In dialectic logic, objects or processes can exist in two contradictory states, exhibiting different properties in different times or spaces. Sir Isaac Newton concluded from his investigations of light and reflections of light streams that light is a flow of particles. Other scientists considered light to be a wave due to the effects of light diffraction and interference. Who was right? There was a longstanding discussion and the solution was unexpected – light has both particle and wave properties! It was the first time that such dualism had shown its reliability in physics. The contradictory properties coexisted in light’s nature, but are presented separately in time. Sometimes contradictory features form a friendly union in nature; the chameleon, for example, can change its color depending on how dangerous a situation is.
Exercises in Dialectic Logic
- Outcrop opposites in objects. Select 20 objects of choice and outcrop what is “good” and “bad.”
- A schoolbag needs to be enough big to carry all necessary books and notebooks, but also small enough to not overload students. Propose effective solutions for the schoolbag problem.

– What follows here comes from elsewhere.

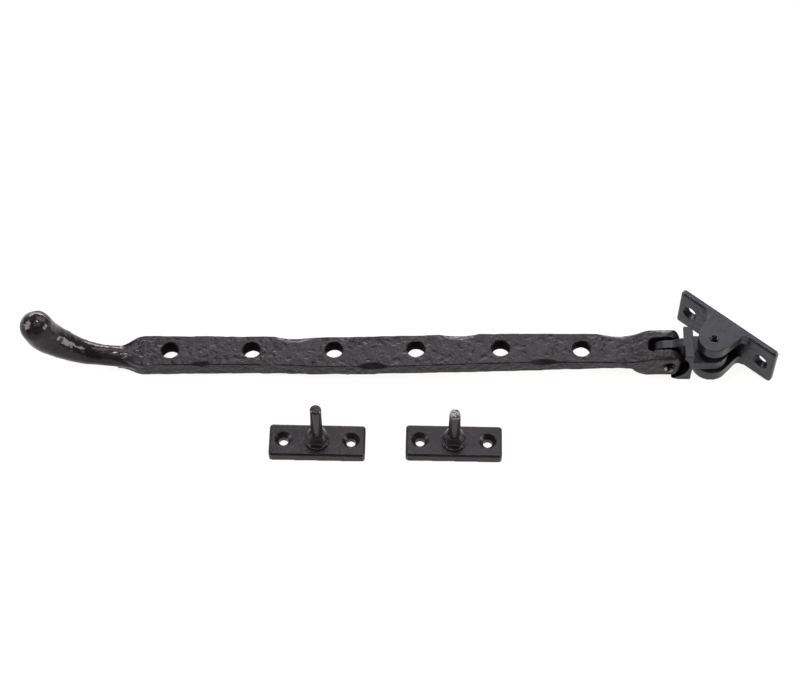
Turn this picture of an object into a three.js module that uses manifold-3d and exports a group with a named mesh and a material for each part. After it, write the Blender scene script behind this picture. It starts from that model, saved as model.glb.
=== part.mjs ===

- Create a chain of positive and negative features of some objects. In Aesop’s fable “The Ant and The Grasshopper,” the grasshopper was flying and singing during summer while the ant was working hard and storing food for winter. Some will think that it is good that the ant works hard, and it is bad that the grasshopper did not store any food for winter. But some people select a different good – the grasshopper’s summer singing brought a lot of pleasure to the country’s occupants. Present a different chain and think about its positive and negative features.
- Prehistoric people needed to carry bludgeons that needed to be heavy to kill an animal, but also light to be easily carried. Catapults must be heavy to sling big stones, but light to facilitate operation. Create different examples of similar contradictions.